### Your goal
Using the data below, return the stretch from the line that contains "lead_tap();" through the line that contains "points = [vertex.co", both included, exactly as it stands and nothing beyond it.
====
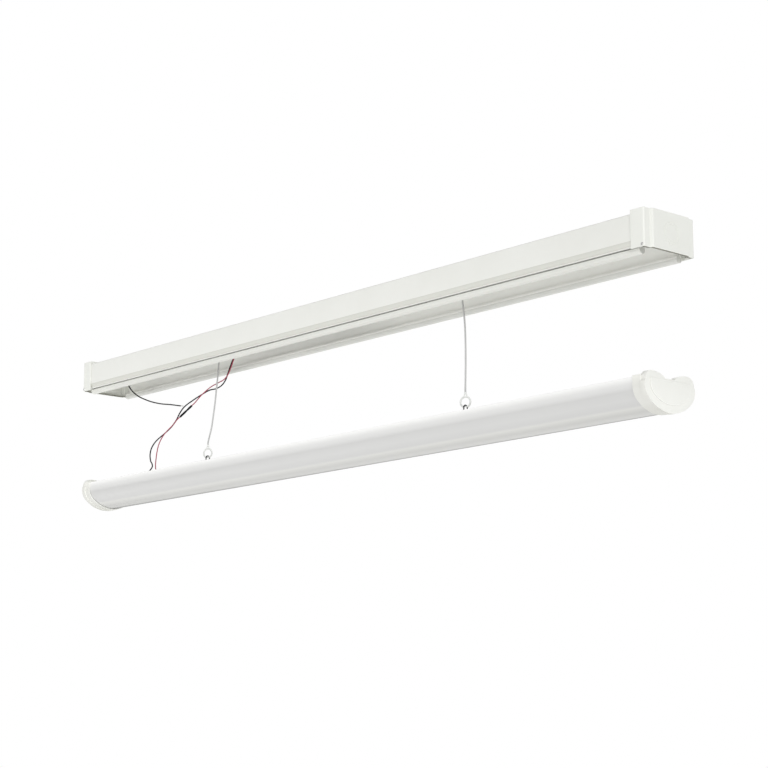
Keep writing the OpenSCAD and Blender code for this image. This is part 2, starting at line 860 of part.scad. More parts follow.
// Block on the first board that takes both leads below their bushings
module input_connector() {
    x0 = min(tray_bushing_x) - tray_bushing_r;
    x1 = max(tray_bushing_x) + tray_bushing_r;
    color([0.93, 0.92, 0.86])
        box([x0, board_width / 2 - 2, board_z - 5], [x1, rail_y - fit, board_z]);
}

/* Light engine under the tray */

function board_x(k) = -(tray_half - board_margin) + k * (board_l + board_gap);
function board_screw_x(k) = [board_x(k) + board_l * 0.2, board_x(k) + board_l * 0.8];

module board_screw_places() {
    for (k = [0:3])
        for (x = board_screw_x(k))
            translate([x, -board_screw_y, board_z])
                children();
}

module led_board(k) {
    color([0.95, 0.95, 0.93])
        difference() {
            box([board_x(k), -board_width / 2, board_z], [board_x(k) + board_l, board_width / 2, tray_under]);
            for (x = board_screw_x(k))
                translate([x, -board_screw_y, board_z - over])
                    cylinder(r = screw_r + hole_gap, h = board_t + 2 * over);
        }
}

module led_board_1() led_board(0);
module led_board_2() led_board(1);
module led_board_3() led_board(2);
module led_board_4() led_board(3);

module leds() {
    pitch = board_l / leds_per_board;
    color([0.95, 0.85, 0.35])
        for (k = [0:3])
            for (j = [0:leds_per_board - 1])
                translate([board_x(k) + (j + 0.5) * pitch - led_size / 2, -led_size / 2, board_z - led_t])
                    cube([led_size, led_size, led_t]);
}

module board_links() {
    color([0.93, 0.92, 0.86])
        for (k = [1:3])
            translate([board_x(k) - board_gap / 2 - link_l / 2, board_width / 2 - 2 - link_w, board_z - link_t])
                cube([link_l, link_w, link_t]);
}

module board_screws() {
    color([0.75, 0.75, 0.75])
        board_screw_places()
            screw(screw_head_r, screw_head_t, screw_r, board_t + tray_sheet + 1);
}

channel();
housing_cap_left();
housing_cap_right();
housing_cap_screws();
feed_bushing();
terminal_block();
terminal_screws();
ground_screw();
supply_leads();
driver_base();
driver_case();
driver_board();
driver_components();
driver_bushings();
driver_screws();
tether_anchor_left();
tether_anchor_right();
tether_left();
tether_right();
lead_black();
lead_red_upper();
red_splice();
lead_red_lower();
lead_tap();
tap_ferrule();
hook_left();
hook_right();
bail_left();
bail_right();
tray();
spring_clips();
clip_rivets();
tray_bushings();
input_connector();
led_board_1();
led_board_2();
led_board_3();
led_board_4();
leds();
board_links();
board_screws();
lens();
bar_cap_left();
bar_cap_right();
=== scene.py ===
import json
import math

import bpy
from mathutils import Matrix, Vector


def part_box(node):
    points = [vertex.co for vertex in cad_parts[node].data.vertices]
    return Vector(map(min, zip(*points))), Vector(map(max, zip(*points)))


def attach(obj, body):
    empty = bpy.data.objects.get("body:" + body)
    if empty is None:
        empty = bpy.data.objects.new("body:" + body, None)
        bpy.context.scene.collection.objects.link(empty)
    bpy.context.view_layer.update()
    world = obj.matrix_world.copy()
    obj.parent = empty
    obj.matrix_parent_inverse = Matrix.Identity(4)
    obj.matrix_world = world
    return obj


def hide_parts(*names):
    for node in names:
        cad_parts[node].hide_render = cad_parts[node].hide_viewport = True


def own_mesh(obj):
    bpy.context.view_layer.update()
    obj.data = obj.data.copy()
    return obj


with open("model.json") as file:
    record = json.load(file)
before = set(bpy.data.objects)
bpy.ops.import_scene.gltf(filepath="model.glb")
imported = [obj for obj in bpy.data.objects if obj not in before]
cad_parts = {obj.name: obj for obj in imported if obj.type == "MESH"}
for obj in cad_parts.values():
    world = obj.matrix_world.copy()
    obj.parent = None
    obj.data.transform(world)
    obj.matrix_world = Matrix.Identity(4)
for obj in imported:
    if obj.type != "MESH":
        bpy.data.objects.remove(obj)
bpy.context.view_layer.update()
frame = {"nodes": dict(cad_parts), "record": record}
SCENE = bpy.context.scene
SCENE.view_settings.view_transform = "Standard"
UP = (0, 0, 1)
DOWN = (0, 0, -1)
SIDES = (-1, 1)           # towards -X or -Y, and towards +X or +Y
NEAR = 0.0001             # faces and edges are picked by their place to within this
HAIR = 0.00001            # points nearer than this are one point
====
### Answer to the task
lead_tap();
tap_ferrule();
hook_left();
hook_right();
bail_left();
bail_right();
tray();
spring_clips();
clip_rivets();
tray_bushings();
input_connector();
led_board_1();
led_board_2();
led_board_3();
led_board_4();
leds();
board_links();
board_screws();
lens();
bar_cap_left();
bar_cap_right();
=== scene.py ===
import json
import math

import bpy
from mathutils import Matrix, Vector


def part_box(node):
    points = [vertex.co for vertex in cad_parts[node].data.vertices]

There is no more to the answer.